The "Near-Abroad" Factor: Why Putin Stands Firm over Ukraine
05/23/14
Hilary Appel
Security, Ukraine
"Western leaders should assume that averting conflict is not the priority for Russia if it means losing Ukraine in the long term."
President
Vladimir Putin has been hesitant to acknowledge Russia’s role in the
escalating violence and instability in eastern and southern Ukraine.

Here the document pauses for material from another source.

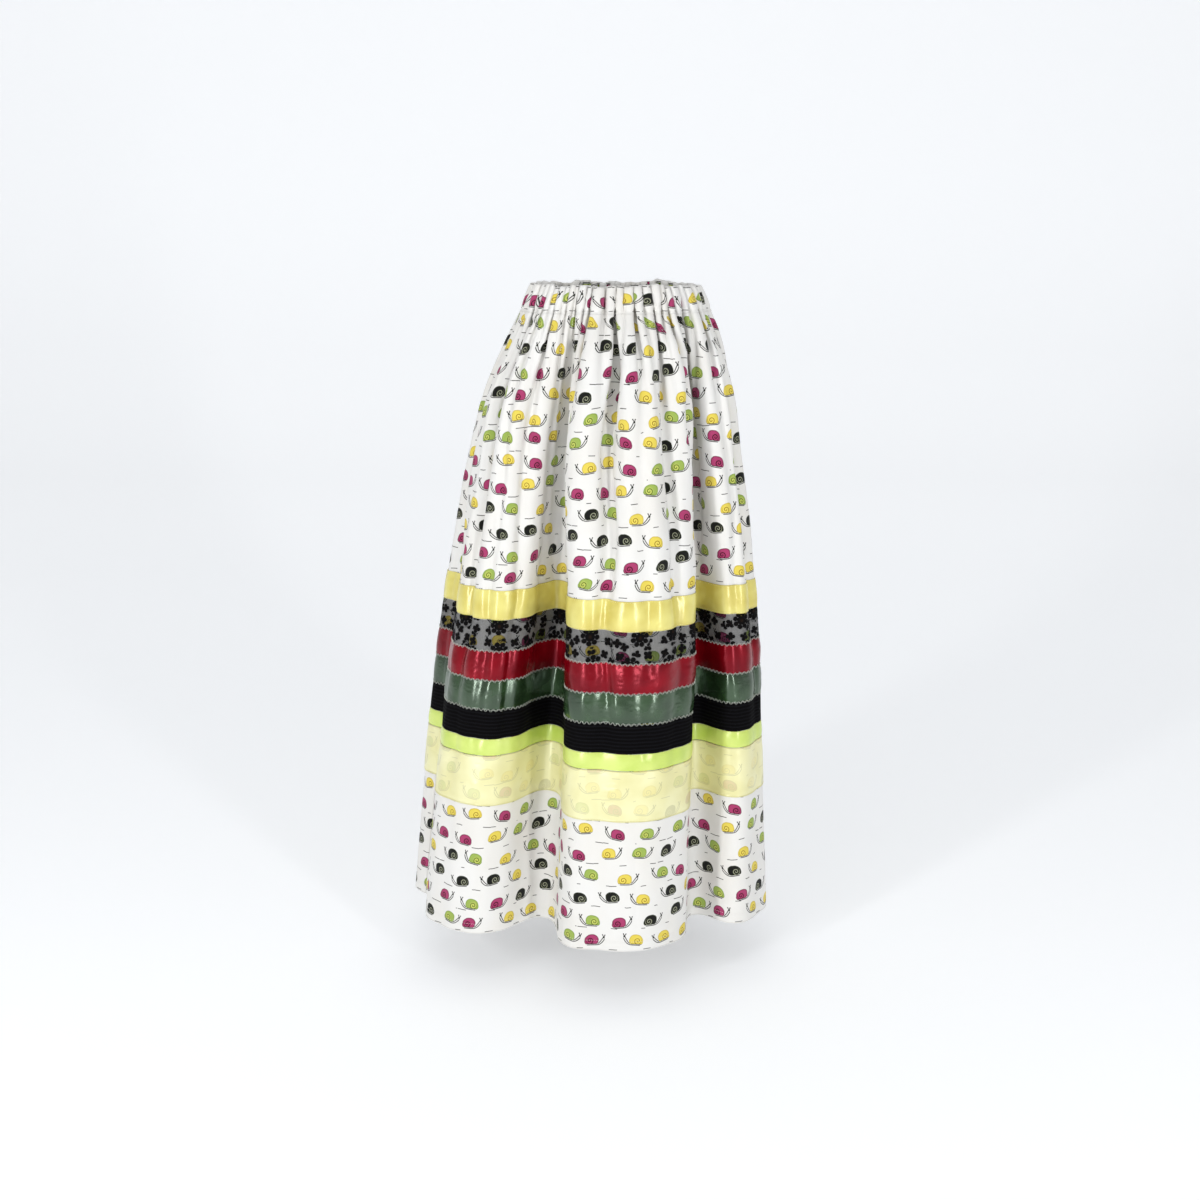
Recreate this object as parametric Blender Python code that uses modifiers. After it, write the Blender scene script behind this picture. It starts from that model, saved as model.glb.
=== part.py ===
"""A gathered ribbon skirt, filled out as if worn: two cotton panels, an elastic waist casing and
seven ribbons sewn round the lower half. Metres, +Z up, the front faces -Y, and the origin is the
middle of the waist, half-way up the casing."""

import math
from collections import namedtuple

import bpy
import numpy as np

# Driving dimensions.
LENGTH = 0.830  # top edge of the waist to the hem, straight down
CASING_HEIGHT = 0.034
RIBBONS_START = 0.376  # top edge of the waist to the first ribbon
PANEL_WALL = 0.0015
RIBBON_WALL = 0.0010
CASING_WALL = 0.0040  # two layers of cotton with the elastic between them
CASING_LEAN = 0.0008  # the flared wall reaches this far past its mid-line's ends
GAP = 0.0003  # between pieces that are sewn together
SEAM_TRIM = 0.0008  # off each panel at the side seams, where the cloth turns inwards
COLUMNS = 38  # facets across each panel
UPPER_ROWS = (0.070, 0.120, 0.180, 0.250, 0.315)  # drops of the panel rows above the ribbons
LOWER_ROWS = (0.745, LENGTH)  # and below them
SQUARENESS = 2.3  # 2 is an ellipse, and more is squarer
ROUND_SAMPLES = 1600  # points that a section is worked out with
BESSEL_SAMPLES = 48

# One row for each level section. Drop is the distance below the top edge. The mid-line of the cloth
# is an oval of these half sizes. A swing, in degrees, is how far the cloth turns to either side of
# the oval as it runs in and out of the folds: 90 makes the sides of a fold square to the oval. Last
# come the valleys to either side of the centre front fold, as shares of the way round.
Section = namedtuple(
    "Section", "drop half_width half_depth centre_x large_swing small_swing left_valley right_valley"
)
SECTIONS = [
    Section(0.000, 0.1035, 0.082, 0.000, 0, 0, 0.175, 0.385),
    Section(0.034, 0.1160, 0.091, -0.001, 4, 14, 0.175, 0.385),
    Section(0.070, 0.1280, 0.098, -0.003, 18, 36, 0.175, 0.388),
    Section(0.120, 0.1440, 0.102, -0.008, 34, 48, 0.178, 0.392),
    Section(0.240, 0.1690, 0.104, -0.015, 50, 36, 0.182, 0.396),
    Section(0.376, 0.1900, 0.106, -0.020, 59, 15, 0.186, 0.400),
    Section(0.566, 0.2110, 0.118, -0.028, 58, 9, 0.190, 0.394),
    Section(0.830, 0.2330, 0.134, -0.036, 50, 8, 0.192, 0.385),
]

# One row for each large fold, in order from the viewer's left, round the front. End is where its
# valley is, as a share of the way round. Strength multiplies the swing at its crest and pinch at
# its valley, broad flattens the crest and narrows the valleys, and splits are the small valleys on
# it, as shares of the fold.
Fold = namedtuple("Fold", "name end strength pinch broad splits")
FOLDS = [
    Fold("left front", 0.192, 0.62, 1.30, 0.25, (0.42, 0.74)),
    Fold("centre front", 0.383, 1.30, 1.15, 0.85, (0.36, 0.70)),
    Fold("right front", 0.510, 0.75, 0.90, 0.50, (0.52,)),
    Fold("right back", 0.635, 1.05, 1.10, 0.40, (0.50,)),
    Fold("centre back", 0.775, 1.15, 1.10, 0.50, (0.35, 0.68)),
    Fold("left back", 0.900, 1.05, 0.95, 0.40, (0.50,)),
    Fold("left side", 1.015, 0.75, 0.62, 0.30, (0.50,)),
]
SMALL_STRENGTHS = (1.1, 0.8, 1.0, 1.2, 0.9)  # taken in turn by the small folds
SMALL_BROAD = 0.45

Ribbon = namedtuple("Ribbon", "name width colour roughness")
RIBBONS = [
    Ribbon("yellow_ribbon", 0.038, (0.80, 0.68, 0.15), 0.35),
    Ribbon("lace_ribbon", 0.040, (0.06, 0.06, 0.06), 0.85),
    Ribbon("red_ribbon", 0.038, (0.30, 0.008, 0.02), 0.35),
    Ribbon("green_ribbon", 0.038, (0.06, 0.13, 0.065), 0.35),
    Ribbon("black_ribbon", 0.038, (0.008, 0.008, 0.009), 0.85),
    Ribbon("lime_ribbon", 0.022, (0.45, 0.72, 0.08), 0.35),
    Ribbon("pale_ribbon", 0.067, (0.82, 0.78, 0.28), 0.40),
]
COTTON = ((0.86, 0.86, 0.84), 0.85)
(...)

Striking a more conciliatory tone, Mr. Putin recently announced a plan to pull back Russian troops from the border
in order to ease tensions. Few in the West seem to be buying it,
however. Mr. Putin’s credibility was deeply undermined by his past
denials of Russian special forces in Crimea, and by the absurd claims
that last month’s military exercises on Ukraine’s border were simply
routine. As much as the recent aggression in Ukraine flies in face of
Mr. Putin’s oft repeated mantra of Russia’s commitment to international
law and respect for national sovereignty, in fact his stance is
compatible with the ways past Russian leaders have often treated the
“near abroad.”
For
centuries, Russia has sought to ensure its physical security through
its control over neighboring territory. In Russia, the notion of
“empire” was not based upon acquiring control over distant unconnected
territories on faraway continents, as the British and the French did.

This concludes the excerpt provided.